### [What the task requires]
Set down, please, exactly the lines below that run from the line with "Reconstruct the object in this render as a 3D" to the line with "const JACKET_X = 8;", both lines included.

### [Material for the task]
• • •

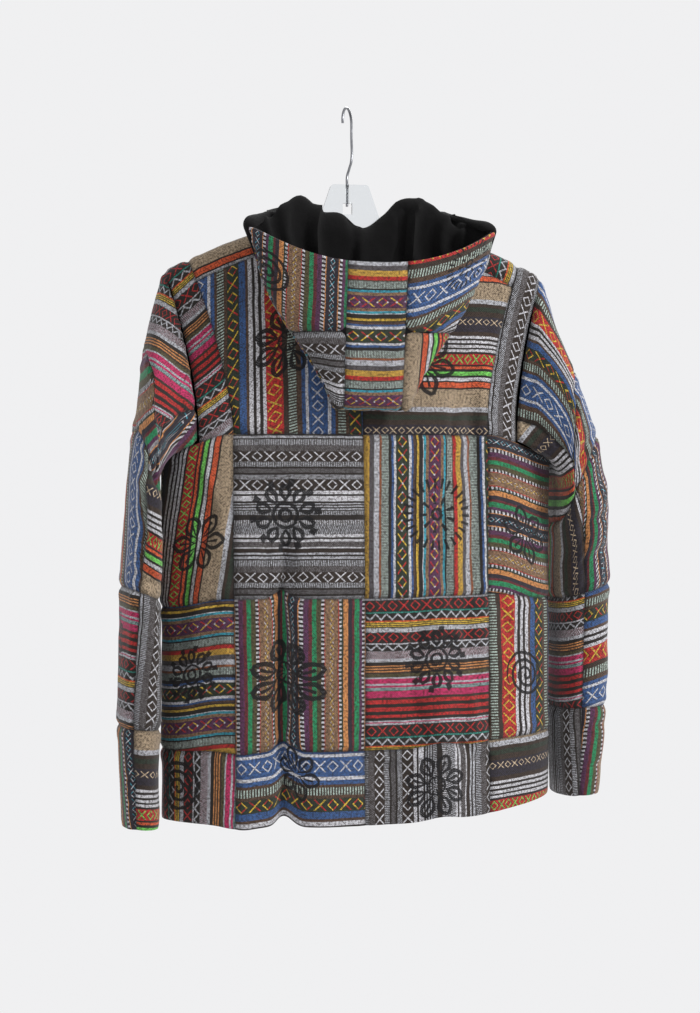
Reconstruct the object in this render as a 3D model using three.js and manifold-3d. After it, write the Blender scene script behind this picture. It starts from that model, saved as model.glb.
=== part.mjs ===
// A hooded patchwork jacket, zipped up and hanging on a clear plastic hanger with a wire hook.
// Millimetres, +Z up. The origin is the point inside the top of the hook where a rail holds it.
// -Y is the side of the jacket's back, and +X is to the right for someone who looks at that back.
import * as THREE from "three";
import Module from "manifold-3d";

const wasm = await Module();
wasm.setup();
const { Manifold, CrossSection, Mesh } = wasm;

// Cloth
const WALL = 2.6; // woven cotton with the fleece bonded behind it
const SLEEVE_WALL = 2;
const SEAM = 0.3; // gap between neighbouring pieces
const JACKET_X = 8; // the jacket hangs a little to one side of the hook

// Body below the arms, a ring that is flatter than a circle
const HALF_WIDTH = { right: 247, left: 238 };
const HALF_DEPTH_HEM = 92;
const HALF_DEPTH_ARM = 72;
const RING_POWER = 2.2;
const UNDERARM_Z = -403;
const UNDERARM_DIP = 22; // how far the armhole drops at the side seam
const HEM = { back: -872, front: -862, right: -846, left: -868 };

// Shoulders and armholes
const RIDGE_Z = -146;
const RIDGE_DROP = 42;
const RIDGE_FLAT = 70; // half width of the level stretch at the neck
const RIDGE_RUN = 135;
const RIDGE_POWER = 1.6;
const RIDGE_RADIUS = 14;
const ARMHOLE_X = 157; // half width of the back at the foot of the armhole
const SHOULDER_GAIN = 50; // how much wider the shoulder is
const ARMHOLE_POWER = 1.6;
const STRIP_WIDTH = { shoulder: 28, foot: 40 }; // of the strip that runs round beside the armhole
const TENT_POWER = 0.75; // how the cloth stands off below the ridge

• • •

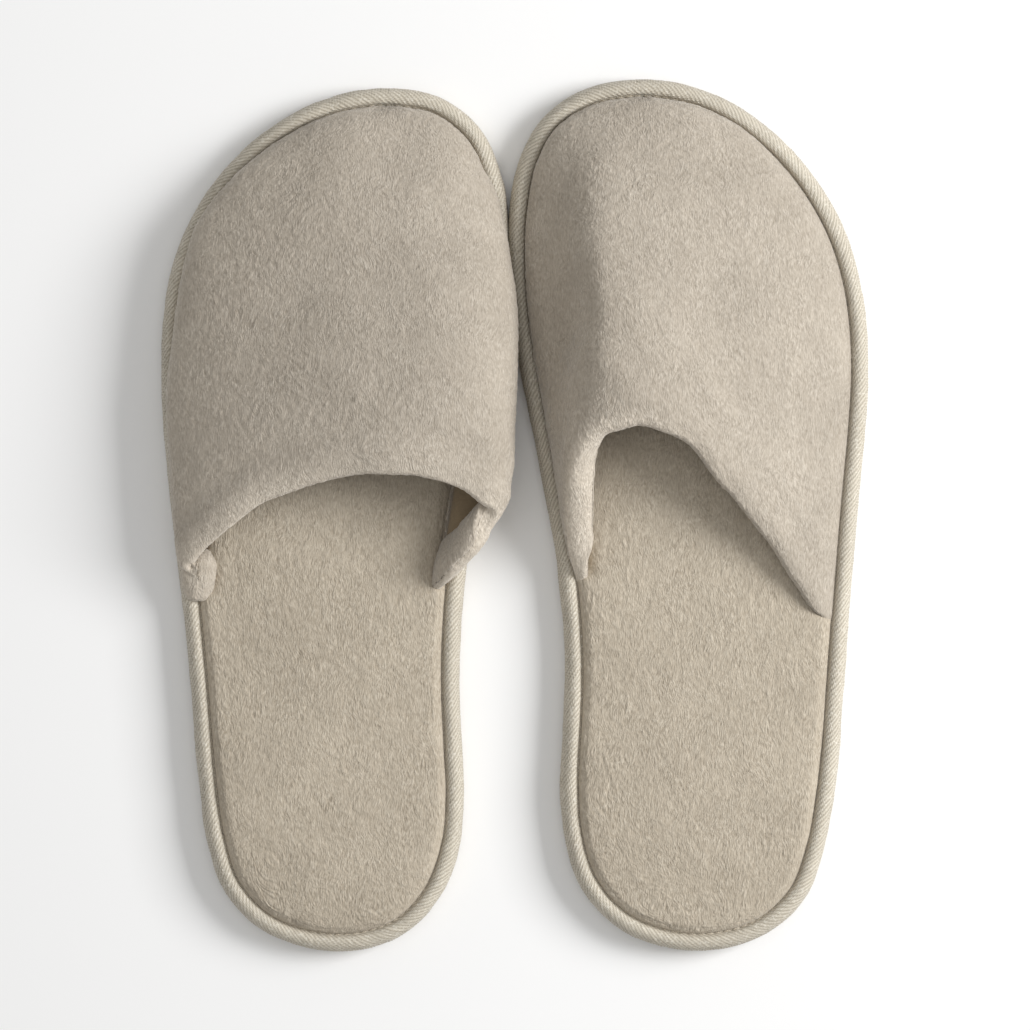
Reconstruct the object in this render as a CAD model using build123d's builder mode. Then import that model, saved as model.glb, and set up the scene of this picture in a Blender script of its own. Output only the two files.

• • •

### [Output]
Reconstruct the object in this render as a 3D model using three.js and manifold-3d. After it, write the Blender scene script behind this picture. It starts from that model, saved as model.glb.
=== part.mjs ===
// A hooded patchwork jacket, zipped up and hanging on a clear plastic hanger with a wire hook.
// Millimetres, +Z up. The origin is the point inside the top of the hook where a rail holds it.
// -Y is the side of the jacket's back, and +X is to the right for someone who looks at that back.
import * as THREE from "three";
import Module from "manifold-3d";

const wasm = await Module();
wasm.setup();
const { Manifold, CrossSection, Mesh } = wasm;

// Cloth
const WALL = 2.6; // woven cotton with the fleece bonded behind it
const SLEEVE_WALL = 2;
const SEAM = 0.3; // gap between neighbouring pieces
const JACKET_X = 8; // the jacket hangs a little to one side of the hook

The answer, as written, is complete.